When we ask people if they talk more or less with others with whom they are in conflict, the answer is almost always “less.” When we follow up by inquiring whether or not this helps resolve the conflict, people begin to laugh. They know it doesn’t. As an alternative, one of the constructive behaviors in the Conflict Dynamics Profile model called Reaching Out can be particularly helpful in these cases.
Reaching Out includes behaviors such as trying to repair emotional damage caused by the conflict, making amends to the other person, and taking the first steps to get communications started again. When communications have slowed, someone has to take the first step to get interactions going again, and the behaviors that describe this process are collectively called Reaching Out.
It can be difficult to reach out to another person when you are in conflict. Many people say that they are scared to do it because the other person may reject the overture or blame them for the problem. This is understandable. Conflict can be emotionally charged and scary. No one wants to catch flak from the other person. It can feel safer just to avoid the problem and hope that it goes away. Yet, most people agree that when they avoid conflict, it doesn’t make it go away. In fact, avoidance often makes the conflict even worse.

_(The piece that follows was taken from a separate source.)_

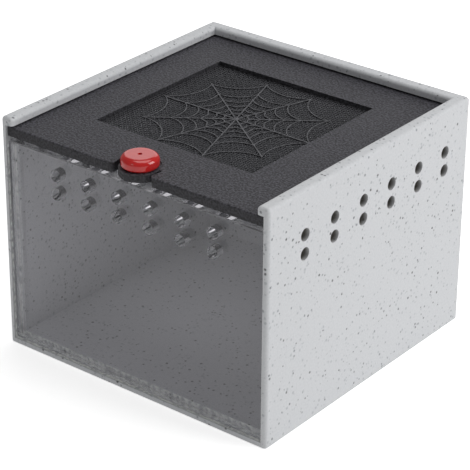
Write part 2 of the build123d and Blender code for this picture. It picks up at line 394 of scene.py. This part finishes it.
def screen_tree():
    """Node tree for a plain weave: wavy wires one way, then the same turned a quarter."""
    tree = bpy.data.node_groups.new("woven_screen", "GeometryNodeTree")
    face = tree.interface
    for label, kind in (("Wires", "NodeSocketInt"), ("Pitch", "NodeSocketFloat"),
                        ("Wire Radius", "NodeSocketFloat"), ("Wave", "NodeSocketFloat"),
                        ("Centre", "NodeSocketVector"), ("Material", "NodeSocketMaterial")):
        face.new_socket(label, in_out="INPUT", socket_type=kind)
    face.new_socket("Geometry", in_out="OUTPUT", socket_type="NodeSocketGeometry")
    nodes, links = tree.nodes, tree.links
    given = nodes.new("NodeGroupInput")
    made = nodes.new("NodeGroupOutput")

    def vector(x=None, y=None, z=None):
        node = nodes.new("ShaderNodeCombineXYZ")
        for index, value in enumerate((x, y, z)):
            if value is not None:
                links.new(value, node.inputs[index])
        return node.outputs[0]

    gaps = math_node(tree, "SUBTRACT", given.outputs["Wires"], 1)
    width = math_node(tree, "MULTIPLY", given.outputs["Pitch"], gaps)
    half = math_node(tree, "MULTIPLY", width, -0.5)
    index = nodes.new("GeometryNodeInputIndex").outputs[0]
    odd = math_node(tree, "MODULO", index, 2)
    sign = math_node(tree, "SUBTRACT", math_node(tree, "MULTIPLY", odd, 2), 1)

    wire = nodes.new("GeometryNodeMeshLine")
    links.new(given.outputs["Wires"], wire.inputs["Count"])
    links.new(vector(half), wire.inputs["Start Location"])
    links.new(vector(given.outputs["Pitch"]), wire.inputs["Offset"])
    wavy = nodes.new("GeometryNodeSetPosition")
    links.new(wire.outputs[0], wavy.inputs["Geometry"])
    wave = math_node(tree, "MULTIPLY", sign, given.outputs["Wave"])
    links.new(vector(None, None, wave), wavy.inputs["Offset"])
    curve = nodes.new("GeometryNodeMeshToCurve")
    links.new(wavy.outputs[0], curve.inputs[0])
    section = nodes.new("GeometryNodeCurvePrimitiveCircle")
    section.inputs["Resolution"].default_value = 4
    links.new(given.outputs["Wire Radius"], section.inputs["Radius"])
    tube = nodes.new("GeometryNodeCurveToMesh")
    links.new(curve.outputs[0], tube.inputs["Curve"])
    links.new(section.outputs[0], tube.inputs["Profile Curve"])
    tube.inputs["Fill Caps"].default_value = True

    joined = nodes.new("GeometryNodeJoinGeometry")
    for turn, phase in ((0.0, 0), (math.pi / 2, 1)):
        rows = nodes.new("GeometryNodeMeshLine")
        links.new(given.outputs["Wires"], rows.inputs["Count"])
        links.new(vector(None, half), rows.inputs["Start Location"])
        links.new(vector(None, given.outputs["Pitch"]), rows.inputs["Offset"])
        step = math_node(tree, "MODULO", math_node(tree, "ADD", index, phase), 2)
        shift = math_node(tree, "MULTIPLY", step, given.outputs["Pitch"])
        shifted = nodes.new("GeometryNodeSetPosition")
        links.new(rows.outputs[0], shifted.inputs["Geometry"])
        links.new(vector(shift), shifted.inputs["Offset"])
        laid = nodes.new("GeometryNodeInstanceOnPoints")
        links.new(shifted.outputs[0], laid.inputs["Points"])
        links.new(tube.outputs[0], laid.inputs["Instance"])
        turned = nodes.new("GeometryNodeTransform")
        links.new(laid.outputs[0], turned.inputs["Geometry"])
        turned.inputs["Rotation"].default_value = (0.0, 0.0, turn)
        links.new(turned.outputs[0], joined.inputs[0])
    moved = nodes.new("GeometryNodeTransform")
    links.new(joined.outputs[0], moved.inputs["Geometry"])
    links.new(given.outputs["Centre"], moved.inputs["Translation"])
    real = nodes.new("GeometryNodeRealizeInstances")
    links.new(moved.outputs[0], real.inputs[0])
    painted = nodes.new("GeometryNodeSetMaterial")
    links.new(real.outputs[0], painted.inputs["Geometry"])
    links.new(given.outputs["Material"], painted.inputs["Material"])
    links.new(painted.outputs[0], made.inputs[0])
    return tree


def grow(name, tree, values):
    """Run a geometry tree on an empty mesh and return the result as a plain mesh object."""
    holder = bpy.data.objects.new(name + "_holder", bpy.data.meshes.new(name + "_holder"))
    bpy.context.scene.collection.objects.link(holder)
    modifier = holder.modifiers.new("grow", "NODES")
    modifier.node_group = tree
    for socket in tree.interface.items_tree:
        if socket.in_out == "INPUT":
            modifier[socket.identifier] = values[socket.name]
    depsgraph = bpy.context.evaluated_depsgraph_get()
    mesh = bpy.data.meshes.new_from_object(holder.evaluated_get(depsgraph), depsgraph=depsgraph)
    mesh.name = name
    bpy.data.objects.remove(holder)
    piece = bpy.data.objects.new(name, mesh)
    bpy.context.scene.collection.objects.link(piece)
    return piece


def woven_screen(material):
    """The fine screen in the lid, in the place of the plain one."""
    low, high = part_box("mesh_screen")
    wires = int((high.x - low.x) / WEAVE_PITCH) - 1
    piece = grow("woven_screen", screen_tree(), {
        "Wires": wires,
        "Pitch": WEAVE_PITCH,
        "Wire Radius": WIRE_RADIUS,
        "Wave": WIRE_WAVE,
        "Centre": tuple((low + high) / 2),
        "Material": material,
    })
    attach(piece, "lid")
    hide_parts("mesh_screen")
    return piece


def dress(node, material):
    """Give a CAD piece its finish."""
    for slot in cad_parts[node].material_slots:
        slot.material = material


def dress_all():
    """Every piece gets its finish."""
    black = pebbled_black("pebbled_black", srgb(30, 29, 34), srgb(80, 79, 86), 1.0, 1500.0)
    cloth = pebbled_black("screen_cloth", srgb(52, 52, 56), srgb(66, 66, 70), 0.1, 900.0)
    thread = pebbled_black("grey_thread", srgb(64, 64, 68), srgb(96, 96, 100), 0.3, 900.0)
    dress("shell", stone_plastic())
    dress("front_panel", clear_acrylic())
    dress("lid", black)
    dress("mesh_retainer", black)
    dress("web_threads", thread)
    dress("knob_cap", red_gloss())
    dress("knob_screw", zinc_steel())
    woven_screen(cloth)


# Camera, floor and light

def make_camera():
    """Camera at the photograph's place and angle."""
    azimuth, elevation = math.radians(CAMERA_AZIMUTH), math.radians(CAMERA_ELEVATION)
    aim = Vector((-math.sin(azimuth) * math.cos(elevation),
                  math.cos(azimuth) * math.cos(elevation), -math.sin(elevation)))
    data = bpy.data.cameras.new("camera")
    data.sensor_width = SENSOR
    data.lens = FOCAL_PIXELS / PICTURE_PIXELS * SENSOR
    data.clip_start = 0.01
    data.clip_end = 10.0
    camera = bpy.data.objects.new("camera", data)
    bpy.context.scene.collection.objects.link(camera)
    turn = aim.to_track_quat("-Z", "Y").to_matrix().to_4x4()
    roll = Matrix.Rotation(math.radians(CAMERA_ROLL), 4, "Z")
    camera.matrix_world = Matrix.Translation(CAMERA_PLACE) @ turn @ roll
    bpy.context.scene.camera = camera


def make_floor():
    """White ground that keeps a soft shadow."""
    bpy.ops.mesh.primitive_plane_add(size=FLOOR_SIZE)
    floor = bpy.context.object
    floor.name = "floor"
    material, tree, shader = new_material("floor_white")
    shader.inputs["Base Color"].default_value = (0.9, 0.9, 0.9, 1.0)
    shader.inputs["Roughness"].default_value = 0.9
    shader.inputs["Emission Color"].default_value = WHITE
    path = tree.nodes.new("ShaderNodeLightPath")
    glow = math_node(tree, "MULTIPLY_ADD", path.outputs["Is Camera Ray"], FLOOR_GLOW_SEEN)
    glow.node.inputs[2].default_value = FLOOR_GLOW
    tree.links.new(glow, shader.inputs["Emission Strength"])
    floor.data.materials.append(material)


def area_lamp(name, place, target, size, power):
    """Rectangular soft lamp aimed at a point."""
    data = bpy.data.lights.new(name, "AREA")
    data.shape = "RECTANGLE"
    data.size, data.size_y = size
    data.energy = power
    lamp = bpy.data.objects.new(name, data)
    bpy.context.scene.collection.objects.link(lamp)
    lamp.location = place
    lamp.rotation_euler = (Vector(target) - Vector(place)).to_track_quat("-Z", "Y").to_euler()


def make_light():
    """Even pale surroundings, seen as plain white, with the soft lamps."""
    world = bpy.data.worlds.new("studio")
    bpy.context.scene.world = world
    world.use_nodes = True
    nodes, links = world.node_tree.nodes, world.node_tree.links
    background = nodes["Background"]
    background.inputs["Color"].default_value = WHITE
    background.inputs["Strength"].default_value = WORLD_STRENGTH
    seen = nodes.new("ShaderNodeBackground")
    seen.inputs["Color"].default_value = WHITE
    seen.inputs["Strength"].default_value = 1.0
    path = nodes.new("ShaderNodeLightPath")
    blend = nodes.new("ShaderNodeMixShader")
    links.new(path.outputs["Is Camera Ray"], blend.inputs[0])
    links.new(background.outputs[0], blend.inputs[1])
    links.new(seen.outputs[0], blend.inputs[2])
    links.new(blend.outputs[0], nodes["World Output"].inputs["Surface"])
    for name, place, size, power in LAMPS:
        area_lamp(name, place, LAMP_TARGET, size, power)


dress_all()
make_camera()
make_floor()
make_light()
bpy.context.scene.view_settings.view_transform = "Standard"
bpy.context.scene.cycles.max_bounces = MOST_BOUNCES
bpy.context.scene.cycles.glossy_bounces = CLEAR_BOUNCES
bpy.context.scene.cycles.transmission_bounces = CLEAR_BOUNCES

So how can you muster up the courage to reach out to the other person in conflict settings? One step is to recognize that dealing with the conflict is usually better than avoiding it and letting it fester. A second step involves developing a clear statement of the issue that you can use when talking with the other person. An unbiased, objective statement of the issue will be less likely to cause a negative reaction than one that places blame on your conflict partner.
When reaching out to someone, it is best not to try to solve the conflict on the spot. Let your first conversation focus on gaining agreement to set a time to talk about the issue. You can set ground rules to ensure that you won’t be interrupted and will have enough time to, hopefully, make some breakthroughs.

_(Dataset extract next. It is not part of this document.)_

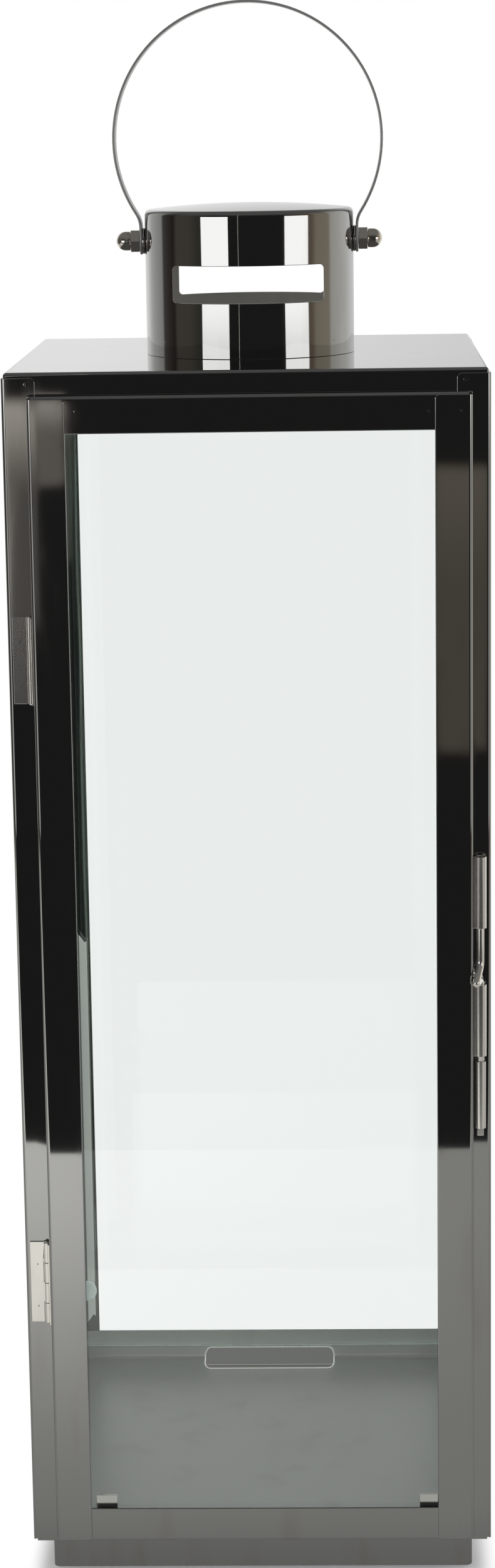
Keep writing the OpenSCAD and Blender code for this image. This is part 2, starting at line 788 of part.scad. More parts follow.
module door_rail_top() {
    color(steel) translate([0, 0, door_z0 + door_z1]) mirror([0, 0, 1]) rail();
}

module door_glass() {
    side = sheet_t + door_glass_side_gap;
    z0 = door_z0 + sheet_t + clip_t;
    z1 = door_z1 - sheet_t - clip_t;
    color(clear_glass) translate([door_x0 + side, door_glass_front, z0])
        cube([door_x1 - door_x0 - 2 * side, glass_t, z1 - z0]);
}

// Two folded clips that stand on the bottom rail's fold and reach up behind the pane
module clip_pair(leg_h) {
    for (x = [door_x0 + member_w + clip_offset_hinge, door_x1 - member_w - clip_offset_latch - clip_w])
        along_x(x, x + clip_w) translate([door_glass_back + clip_t, door_z0 + sheet_t]) mirror([1, 0])
            angle_outline(glass_t + clip_t - bend_r, leg_h, clip_t, clip_fold_r);
}

module glass_clips_lower() {
    color(nickel) clip_pair(member_w - sheet_t + clip_show);
}

module glass_clips_upper() {
    color(nickel) translate([0, 0, door_z0 + door_z1]) mirror([0, 0, 1])
        clip_pair(member_w - sheet_t - upper_clip_hide);
}

module bumper_dot() {
    color(clear_glass) translate([door_x0 + member_w, door_glass_back, foot_z + bumper_z])
        rotate([-90, 0, 0]) cylinder(d = bumper_d, h = bumper_t);
}

// Slide bolt ------------------------------------------------------------------

// Tube on the bolt's axis with a square foot towards -X, on the door's folded edge
module sleeve(z0, z1) {
    difference() {
        union() {
            translate([bolt_x, bolt_y, z0]) cylinder(d = sleeve_d, h = z1 - z0);
            translate([door_x1, bolt_y - foot_w / 2, z0]) cube([bolt_x - door_x1, foot_w, z1 - z0]);
        }
        translate([bolt_x, bolt_y, z0 - over]) cylinder(d = bolt_bore_d, h = z1 - z0 + 2 * over);
    }
}

module bolt_sleeve_upper() { color(nickel) sleeve(sleeve_upper_z0, sleeve_upper_z1); }
module bolt_sleeve_lower() { color(nickel) sleeve(sleeve_lower_z0, sleeve_lower_z1); }

// Tube with a foot on the post's face and a tab below it
module bolt_keeper() {
    tab_t = -half - bolt_y - keeper_d / 2 + keeper_tab_lap;
    color(nickel) difference() {
        union() {
            translate([bolt_x, bolt_y, keeper_z0]) cylinder(d = keeper_d, h = keeper_len);
            translate([bolt_x - foot_w / 2, bolt_y, keeper_z0]) cube([foot_w, -half - bolt_y, keeper_len]);
            translate([bolt_x - foot_w / 2, -half - tab_t, keeper_z0 - keeper_tab])
                cube([foot_w, tab_t, keeper_tab + over]);
        }
        translate([bolt_x, bolt_y, keeper_z0]) cylinder(d = bolt_bore_d, h = keeper_len + over);
    }
}

// One leg of the rod's thumb bend, from the axis at height z to the tip
module thumb_leg(z) {
    hull() {
        translate([bolt_x, bolt_y, z]) sphere(d = thumb_d);
        translate([bolt_x - thumb_side, bolt_y - thumb_reach, thumb_tip_z]) sphere(d = thumb_d);
    }
}

// Round rod that is bent forward and over the door's edge between the two sleeves
module bolt_rod() {
    color(nickel) {
        translate([bolt_x, bolt_y, rod_z0]) cylinder(d = bolt_d, h = thumb_z0 - rod_z0);
        translate([bolt_x, bolt_y, thumb_z1]) cylinder(d = bolt_d, h = rod_z1 - thumb_z1);
        thumb_leg(thumb_z0);
        thumb_leg(thumb_z1);
    }
}

roof_pan();
post_front_left();
post_front_right();
post_rear_left();
post_rear_right();
floor_pan();
plinth();
glass_left();
glass_right();
glass_rear();
retainer_front_left();
retainer_front_right();
retainer_rear_left();
retainer_rear_right();
chimney_tube();
chimney_cap();
pivot_bolt_left();
pivot_bolt_right();
spacer_left();
spacer_right();
cap_nut_left();
cap_nut_right();
upper_hinge_frame_leaf();
lower_hinge_frame_leaf();
upper_hinge_pin();
lower_hinge_pin();
bolt_keeper();
door_stile_hinge();
door_stile_latch();
door_rail_top();
door_rail_bottom();
door_glass();
glass_clips_lower();
glass_clips_upper();
bumper_dot();
upper_hinge_door_leaf();
lower_hinge_door_leaf();
bolt_sleeve_upper();
bolt_sleeve_lower();
bolt_rod();
handle_strip();
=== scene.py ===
"""Looks of a floor-standing candle lantern: mirror-bright sheet, clear panes, nickel fittings.

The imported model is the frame. Its sheet parts are shown by copies with rounded cut edges, and
the small turned or bent parts are modelled again in their places. Metres throughout.
"""

from __future__ import annotations

import json
import logging
from collections.abc import Callable
from dataclasses import dataclass
from enum import Enum
from math import asin, atan2, copysign, cos, inf, radians, sin, sqrt, tau

import bmesh
import bpy
from bmesh import ops
from bmesh.types import BMEdge, BMesh
from bpy.types import Material, MeshPolygon, Node, NodeSocket, NodeTree, Object
from mathutils import Matrix, Vector

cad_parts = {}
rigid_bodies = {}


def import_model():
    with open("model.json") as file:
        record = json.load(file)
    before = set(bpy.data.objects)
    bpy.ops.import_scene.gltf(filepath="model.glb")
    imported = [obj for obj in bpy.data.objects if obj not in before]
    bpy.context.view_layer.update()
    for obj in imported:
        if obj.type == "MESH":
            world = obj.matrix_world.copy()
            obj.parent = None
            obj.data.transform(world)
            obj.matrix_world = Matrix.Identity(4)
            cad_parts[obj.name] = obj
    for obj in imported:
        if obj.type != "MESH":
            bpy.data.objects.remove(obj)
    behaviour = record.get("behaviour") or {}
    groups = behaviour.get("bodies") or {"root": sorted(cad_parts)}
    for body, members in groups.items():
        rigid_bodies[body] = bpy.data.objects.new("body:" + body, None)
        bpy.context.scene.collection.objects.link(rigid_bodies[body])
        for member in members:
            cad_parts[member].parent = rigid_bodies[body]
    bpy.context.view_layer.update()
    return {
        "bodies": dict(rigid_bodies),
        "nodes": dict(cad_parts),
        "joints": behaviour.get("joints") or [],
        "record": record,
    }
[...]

In many cases, conflicts can get out of hand, and people say things they later regret. If you are in this situation, an apology can be an excellent remedy. We only recommend using one if you genuinely mean it because people can see through a phony one. When expressed sincerely, an apology can lessen tensions and help open up communications.
Effective leaders reach out because they know it is critical to resolve conflicts, and, if necessary, they are willing to be the one to take this important first step.